Required work
Repeat the full listing, word for word.

Dataset rows
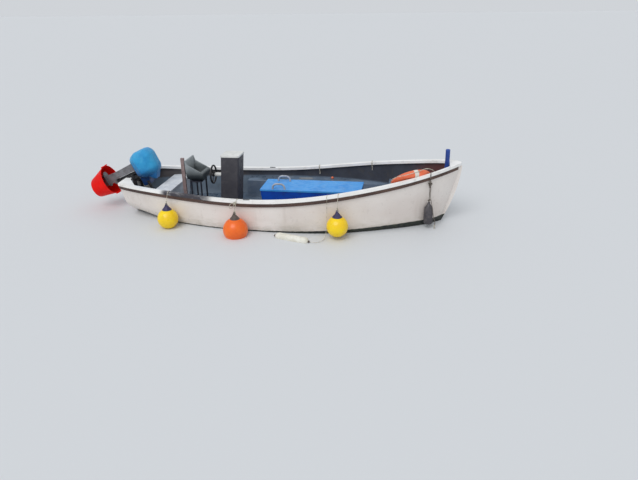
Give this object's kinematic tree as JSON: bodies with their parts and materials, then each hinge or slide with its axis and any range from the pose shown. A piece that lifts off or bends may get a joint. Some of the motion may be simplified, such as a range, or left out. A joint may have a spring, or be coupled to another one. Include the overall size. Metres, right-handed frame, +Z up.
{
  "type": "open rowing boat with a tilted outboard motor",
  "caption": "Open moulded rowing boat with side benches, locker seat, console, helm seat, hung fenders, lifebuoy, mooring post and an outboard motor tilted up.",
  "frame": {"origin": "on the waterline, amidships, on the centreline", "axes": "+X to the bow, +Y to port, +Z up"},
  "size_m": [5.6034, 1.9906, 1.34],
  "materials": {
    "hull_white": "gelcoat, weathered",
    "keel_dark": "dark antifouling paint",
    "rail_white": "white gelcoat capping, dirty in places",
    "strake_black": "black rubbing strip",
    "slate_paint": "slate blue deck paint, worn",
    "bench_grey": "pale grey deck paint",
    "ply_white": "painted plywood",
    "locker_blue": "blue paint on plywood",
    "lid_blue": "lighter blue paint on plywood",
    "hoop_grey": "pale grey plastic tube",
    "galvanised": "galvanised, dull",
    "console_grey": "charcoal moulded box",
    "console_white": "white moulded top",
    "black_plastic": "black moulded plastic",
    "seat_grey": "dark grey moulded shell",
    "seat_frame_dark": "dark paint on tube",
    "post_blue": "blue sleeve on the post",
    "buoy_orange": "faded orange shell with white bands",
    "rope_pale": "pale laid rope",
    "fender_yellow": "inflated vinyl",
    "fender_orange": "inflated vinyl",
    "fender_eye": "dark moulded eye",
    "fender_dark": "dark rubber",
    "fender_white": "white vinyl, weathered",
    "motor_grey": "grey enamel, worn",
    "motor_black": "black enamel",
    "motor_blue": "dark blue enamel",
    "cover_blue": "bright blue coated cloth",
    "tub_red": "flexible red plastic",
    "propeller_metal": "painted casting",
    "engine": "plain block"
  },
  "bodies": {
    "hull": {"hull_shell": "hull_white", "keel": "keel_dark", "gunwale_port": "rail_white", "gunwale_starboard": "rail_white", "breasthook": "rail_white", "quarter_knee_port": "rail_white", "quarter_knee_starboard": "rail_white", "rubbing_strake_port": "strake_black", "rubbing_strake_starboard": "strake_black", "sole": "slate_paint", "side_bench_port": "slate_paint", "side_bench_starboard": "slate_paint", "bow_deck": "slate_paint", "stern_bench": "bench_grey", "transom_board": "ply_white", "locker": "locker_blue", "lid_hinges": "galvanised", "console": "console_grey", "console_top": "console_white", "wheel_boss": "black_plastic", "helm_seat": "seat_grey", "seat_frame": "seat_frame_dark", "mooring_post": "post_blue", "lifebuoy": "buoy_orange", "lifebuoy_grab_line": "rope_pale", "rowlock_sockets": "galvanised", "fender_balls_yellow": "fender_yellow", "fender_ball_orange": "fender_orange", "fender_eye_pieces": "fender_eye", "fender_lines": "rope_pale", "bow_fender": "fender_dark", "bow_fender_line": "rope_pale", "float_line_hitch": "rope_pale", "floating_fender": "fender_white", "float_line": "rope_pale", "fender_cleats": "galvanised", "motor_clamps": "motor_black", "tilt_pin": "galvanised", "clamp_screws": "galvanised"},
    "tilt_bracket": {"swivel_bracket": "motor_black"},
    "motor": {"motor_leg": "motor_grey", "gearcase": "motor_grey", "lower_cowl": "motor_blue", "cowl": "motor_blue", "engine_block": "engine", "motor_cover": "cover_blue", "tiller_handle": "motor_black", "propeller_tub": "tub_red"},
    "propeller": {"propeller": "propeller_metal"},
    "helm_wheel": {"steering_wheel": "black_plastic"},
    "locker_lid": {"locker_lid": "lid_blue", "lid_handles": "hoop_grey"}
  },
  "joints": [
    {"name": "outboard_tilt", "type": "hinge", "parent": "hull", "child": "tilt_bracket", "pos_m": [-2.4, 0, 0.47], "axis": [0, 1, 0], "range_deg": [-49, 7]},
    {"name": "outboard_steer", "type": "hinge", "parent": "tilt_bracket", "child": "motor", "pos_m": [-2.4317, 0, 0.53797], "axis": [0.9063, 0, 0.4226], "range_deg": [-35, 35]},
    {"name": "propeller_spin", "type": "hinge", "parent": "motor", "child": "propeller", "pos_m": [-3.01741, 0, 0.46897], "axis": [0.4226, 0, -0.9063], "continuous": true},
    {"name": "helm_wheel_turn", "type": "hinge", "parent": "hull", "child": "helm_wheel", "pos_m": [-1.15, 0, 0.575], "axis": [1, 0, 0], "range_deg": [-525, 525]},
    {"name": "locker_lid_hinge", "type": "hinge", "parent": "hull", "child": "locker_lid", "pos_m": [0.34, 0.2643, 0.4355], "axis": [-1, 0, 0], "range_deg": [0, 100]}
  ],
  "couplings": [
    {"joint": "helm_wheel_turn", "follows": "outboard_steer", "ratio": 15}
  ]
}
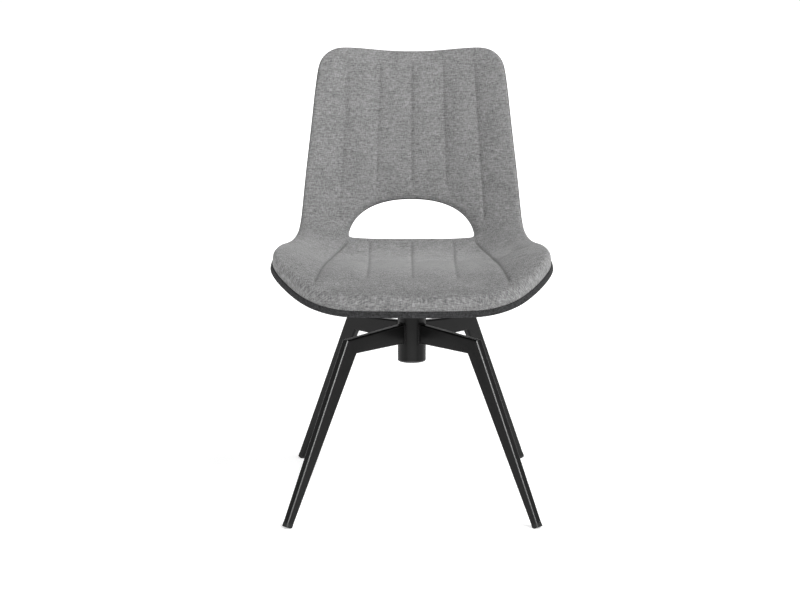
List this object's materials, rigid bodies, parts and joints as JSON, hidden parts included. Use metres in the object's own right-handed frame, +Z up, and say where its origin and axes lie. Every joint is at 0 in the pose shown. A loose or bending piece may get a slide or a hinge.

Correct answer
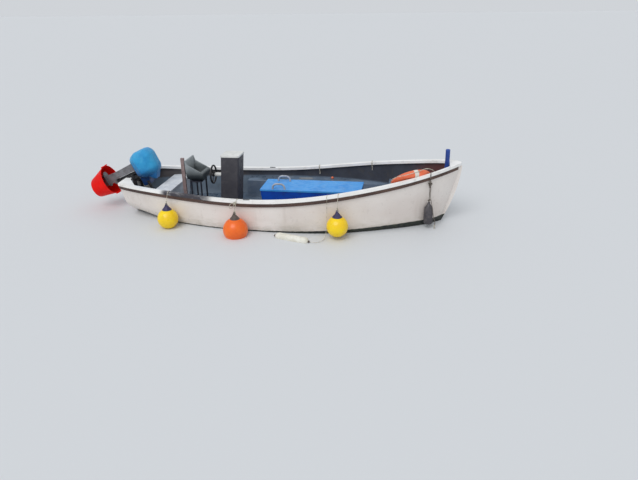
Give this object's kinematic tree as JSON: bodies with their parts and materials, then each hinge or slide with its axis and any range from the pose shown. A piece that lifts off or bends may get a joint. Some of the motion may be simplified, such as a range, or left out. A joint may have a spring, or be coupled to another one. Include the overall size. Metres, right-handed frame, +Z up.
{
  "type": "open rowing boat with a tilted outboard motor",
  "caption": "Open moulded rowing boat with side benches, locker seat, console, helm seat, hung fenders, lifebuoy, mooring post and an outboard motor tilted up.",
  "frame": {"origin": "on the waterline, amidships, on the centreline", "axes": "+X to the bow, +Y to port, +Z up"},
  "size_m": [5.6034, 1.9906, 1.34],
  "materials": {
    "hull_white": "gelcoat, weathered",
    "keel_dark": "dark antifouling paint",
    "rail_white": "white gelcoat capping, dirty in places",
    "strake_black": "black rubbing strip",
    "slate_paint": "slate blue deck paint, worn",
    "bench_grey": "pale grey deck paint",
    "ply_white": "painted plywood",
    "locker_blue": "blue paint on plywood",
    "lid_blue": "lighter blue paint on plywood",
    "hoop_grey": "pale grey plastic tube",
    "galvanised": "galvanised, dull",
    "console_grey": "charcoal moulded box",
    "console_white": "white moulded top",
    "black_plastic": "black moulded plastic",
    "seat_grey": "dark grey moulded shell",
    "seat_frame_dark": "dark paint on tube",
    "post_blue": "blue sleeve on the post",
    "buoy_orange": "faded orange shell with white bands",
    "rope_pale": "pale laid rope",
    "fender_yellow": "inflated vinyl",
    "fender_orange": "inflated vinyl",
    "fender_eye": "dark moulded eye",
    "fender_dark": "dark rubber",
    "fender_white": "white vinyl, weathered",
    "motor_grey": "grey enamel, worn",
    "motor_black": "black enamel",
    "motor_blue": "dark blue enamel",
    "cover_blue": "bright blue coated cloth",
    "tub_red": "flexible red plastic",
    "propeller_metal": "painted casting",
    "engine": "plain block"
  },
  "bodies": {
    "hull": {"hull_shell": "hull_white", "keel": "keel_dark", "gunwale_port": "rail_white", "gunwale_starboard": "rail_white", "breasthook": "rail_white", "quarter_knee_port": "rail_white", "quarter_knee_starboard": "rail_white", "rubbing_strake_port": "strake_black", "rubbing_strake_starboard": "strake_black", "sole": "slate_paint", "side_bench_port": "slate_paint", "side_bench_starboard": "slate_paint", "bow_deck": "slate_paint", "stern_bench": "bench_grey", "transom_board": "ply_white", "locker": "locker_blue", "lid_hinges": "galvanised", "console": "console_grey", "console_top": "console_white", "wheel_boss": "black_plastic", "helm_seat": "seat_grey", "seat_frame": "seat_frame_dark", "mooring_post": "post_blue", "lifebuoy": "buoy_orange", "lifebuoy_grab_line": "rope_pale", "rowlock_sockets": "galvanised", "fender_balls_yellow": "fender_yellow", "fender_ball_orange": "fender_orange", "fender_eye_pieces": "fender_eye", "fender_lines": "rope_pale", "bow_fender": "fender_dark", "bow_fender_line": "rope_pale", "float_line_hitch": "rope_pale", "floating_fender": "fender_white", "float_line": "rope_pale", "fender_cleats": "galvanised", "motor_clamps": "motor_black", "tilt_pin": "galvanised", "clamp_screws": "galvanised"},
    "tilt_bracket": {"swivel_bracket": "motor_black"},
    "motor": {"motor_leg": "motor_grey", "gearcase": "motor_grey", "lower_cowl": "motor_blue", "cowl": "motor_blue", "engine_block": "engine", "motor_cover": "cover_blue", "tiller_handle": "motor_black", "propeller_tub": "tub_red"},
    "propeller": {"propeller": "propeller_metal"},
    "helm_wheel": {"steering_wheel": "black_plastic"},
    "locker_lid": {"locker_lid": "lid_blue", "lid_handles": "hoop_grey"}
  },
  "joints": [
    {"name": "outboard_tilt", "type": "hinge", "parent": "hull", "child": "tilt_bracket", "pos_m": [-2.4, 0, 0.47], "axis": [0, 1, 0], "range_deg": [-49, 7]},
    {"name": "outboard_steer", "type": "hinge", "parent": "tilt_bracket", "child": "motor", "pos_m": [-2.4317, 0, 0.53797], "axis": [0.9063, 0, 0.4226], "range_deg": [-35, 35]},
    {"name": "propeller_spin", "type": "hinge", "parent": "motor", "child": "propeller", "pos_m": [-3.01741, 0, 0.46897], "axis": [0.4226, 0, -0.9063], "continuous": true},
    {"name": "helm_wheel_turn", "type": "hinge", "parent": "hull", "child": "helm_wheel", "pos_m": [-1.15, 0, 0.575], "axis": [1, 0, 0], "range_deg": [-525, 525]},
    {"name": "locker_lid_hinge", "type": "hinge", "parent": "hull", "child": "locker_lid", "pos_m": [0.34, 0.2643, 0.4355], "axis": [-1, 0, 0], "range_deg": [0, 100]}
  ],
  "couplings": [
    {"joint": "helm_wheel_turn", "follows": "outboard_steer", "ratio": 15}
  ]
}
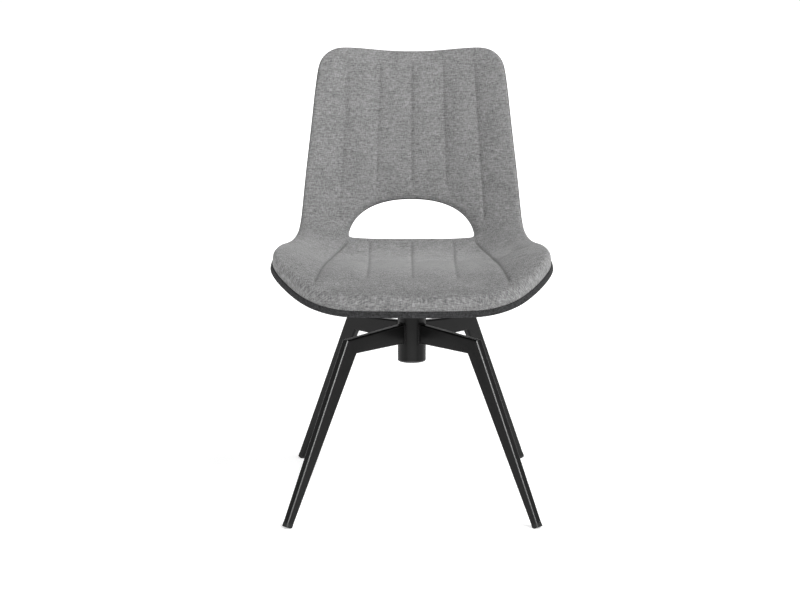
List this object's materials, rigid bodies, parts and joints as JSON, hidden parts included. Use metres in the object's own right-handed frame, +Z up, and say where its origin and axes lie. Every joint is at 0 in the pose shown. A loose or bending piece may get a slide or a hinge.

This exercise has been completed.